Kıbrıs’ta yapılan genel seçimlerde iktidardaki muhafazakar Demokratik Seferberlik partisi birinci çıkarken, Yunanistan’da yasaklanan Altın Şafak ile bağları olduğu tespit edilen aşırı sağcı ELAM partisi ise oy oranını neredeyse ikiye katladı.
Analistler, Kıbrıs’ın güneyinde yapılan seçimlerde uzun yıllar sonra ilk kez adanın yeniden birleşmesi konusunun değil, son dönemde ortaya atılan yolsuzluk iddialarının önemli rol oynadığını söylüyor.
Kesin olmayan sonuçlara göre, Demokratik Seferberlik partisi oyların yaklaşık yüzde 28’ini alarak birinci oldu. Demokratik Seferberlik, oyları azalmasına karşın mecliste yalnızca bir sandalye kaybetti.
Komünist Emekçi Halkın İlerici Partisi (AKEL) ise yüzde 22’lik oy oranıyla ikinci, oyların yüzde 11’ini alan Demokratik Parti de üçüncü oldu.
En yüksek oy alan dördüncü parti, göç karşıtı politikalar savunan ve burka ile başörtüsünün yasaklanmasını isteyen aşırı sağcı ELAM oldu.
ELAM, 2016 yılına göre oy oranını neredeyse ikiye katlayarak oyların yüzde 6,8’ini kazandı. Böylece ELAM’ın 56 sandalyeli parlamentodaki sandalye sayısı da ikiden dörde yükseldi.
Seçime katılım oranı ise yüzde 66 ile tüm zamanların en düşük düzeyinde gerçekleşti.
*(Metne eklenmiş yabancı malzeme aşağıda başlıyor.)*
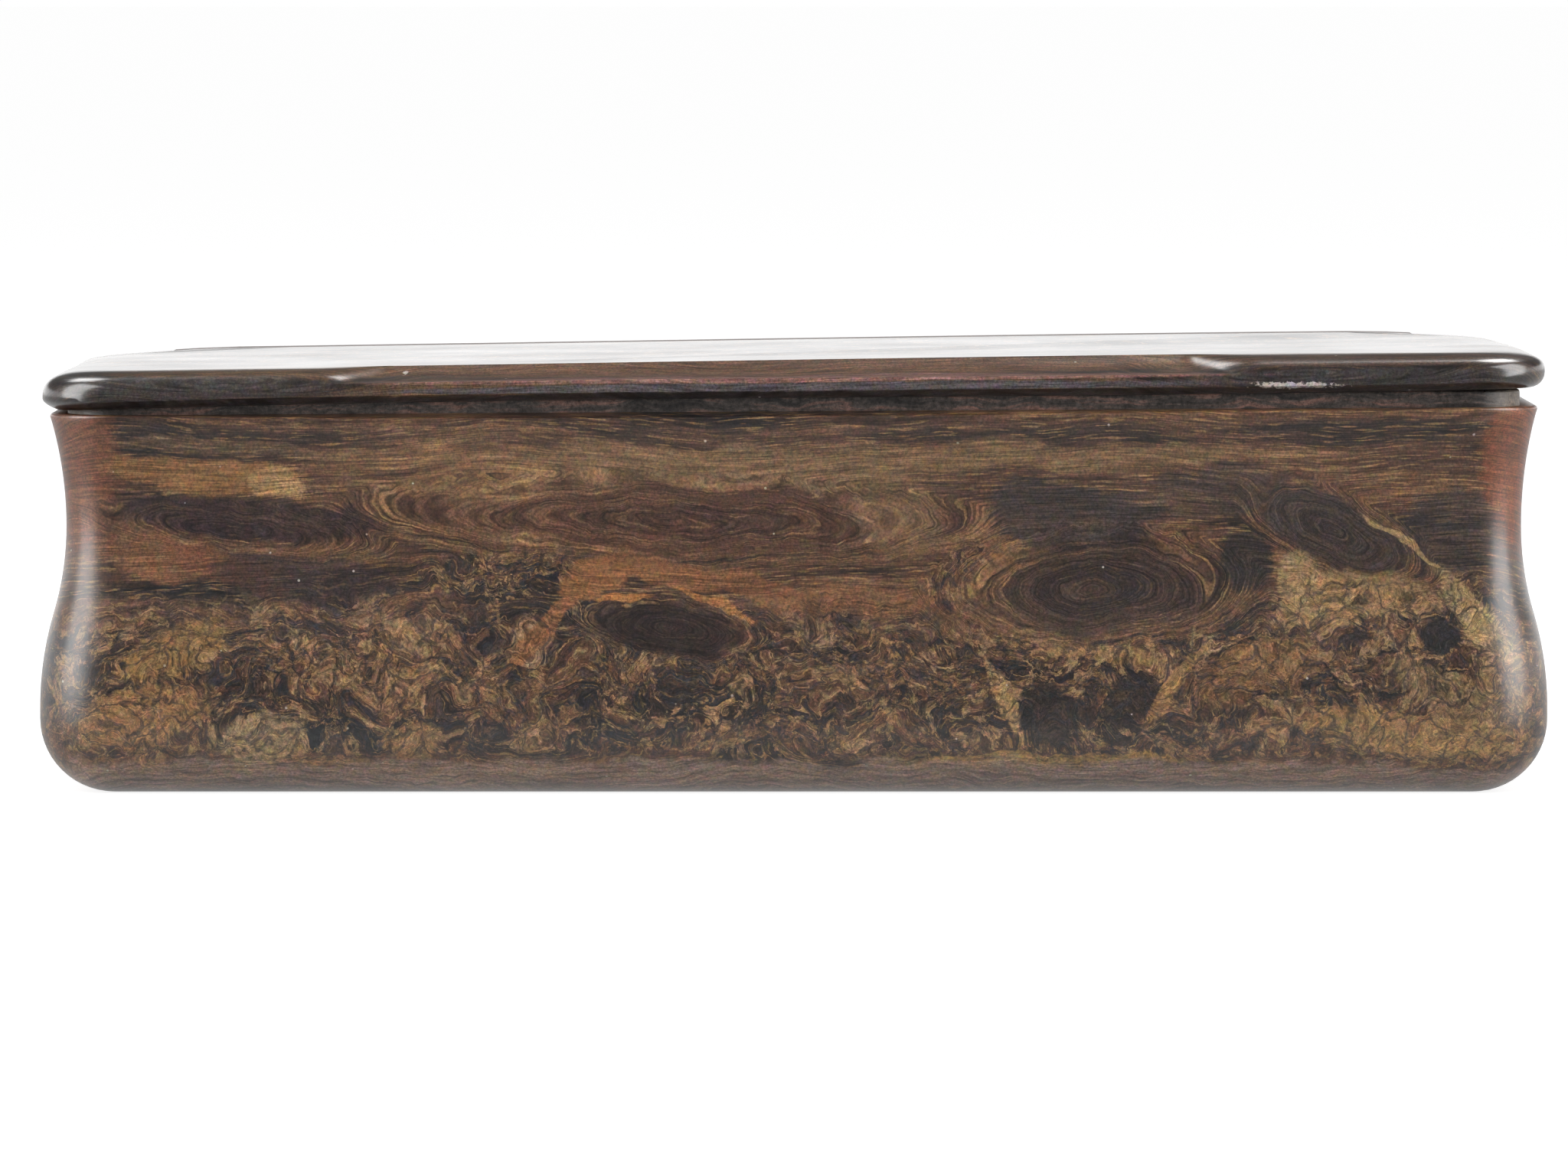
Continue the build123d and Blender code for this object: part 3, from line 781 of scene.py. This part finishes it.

Seçim sonuçlarını Guardian’a değerlendiren analist Christophoros Christophorou, “Bugünkü seçimlerin net kazananını neo-Nazi partisi oldu. 56 sandalyeli mecliste iki sandalye daha kazandılar. Kayıt dışı göçmen sayısındaki artış ve hükümetin de zaman zaman takındığı ırkçı söylemlerin etkisiyle yükselen yabancı karşıtlığı bu aşırı sağcı partinin işine yaradı” dedi.
ELAM, Yunanistan’da kapatılan aşırı sağcı Altın Şafak partisinin uzantısı olarak gösteriliyor. Yunanistan’da Ekim 2020’de mahkeme Altın Şafak’ın “suç örgütü” olduğuna hükmetmiş ve üyelerine ağır cezalar vermişti.
ELAM, aynı zamanda Kıbrıs’ın yeniden iki toplumlu federasyon temelinde birleşmesine de karşı çıkıyor.
‘Yolsuzluk iddiaları seçmeni etkiledi’
Seçim sonuçlarıyla ilgili yapılan yorumlarda, son dönemde ortaya atılan yolsuzluk iddialarının hem ELAM gibi küçük partilerin oy oranlarının artmasına hem de seçime katılımın düşük kalmasına neden olduğuna dikkat çekiliyor.
AFP’ye konuşan Lefkoşa Üniversitesi tarih ve siyaset bilimi öğretim üyesi Prof. Dr. Hubert Faustmann, “Siyasi elit ve parlamentodan bıkmış çok mutsuz bir seçmen kitlesi var. Kamusal alandaki yolsuzluklar insanları bıktırmış durumda” dedi.
Son olarak Al Jazeera televizyonunun Ekim 2020’de yatırım karşılığı Kıbrıs vatandaşlığının verilmesini öngören “altın pasaport” programıyla ilgili yaptığı bir haber ülkede büyük bir skandalın patlamasına neden olmuştu.
Televizyonun muhabirleri, sabıka kaydı bulunan Çinli bir işadamıymış gibi davranarak Kıbrıslı yetkililere pasaport almak için başvurmuştu.
Aralarında Parlamento Başkanı Demetris Syllouris’in da olduğu bazı yetkililerin sabıka kaydına rağmen Çinli işadamı taklidi yapan muhabirlere yardım teklifinde bulunması büyük tepki çekmişti.
Bu skandalın patlamasının ardından Syllouris soruşturma tamamlanana kadar görevinden ayrılma kararı almış ve Kıbrıs da bu programı sonlandırmıştı.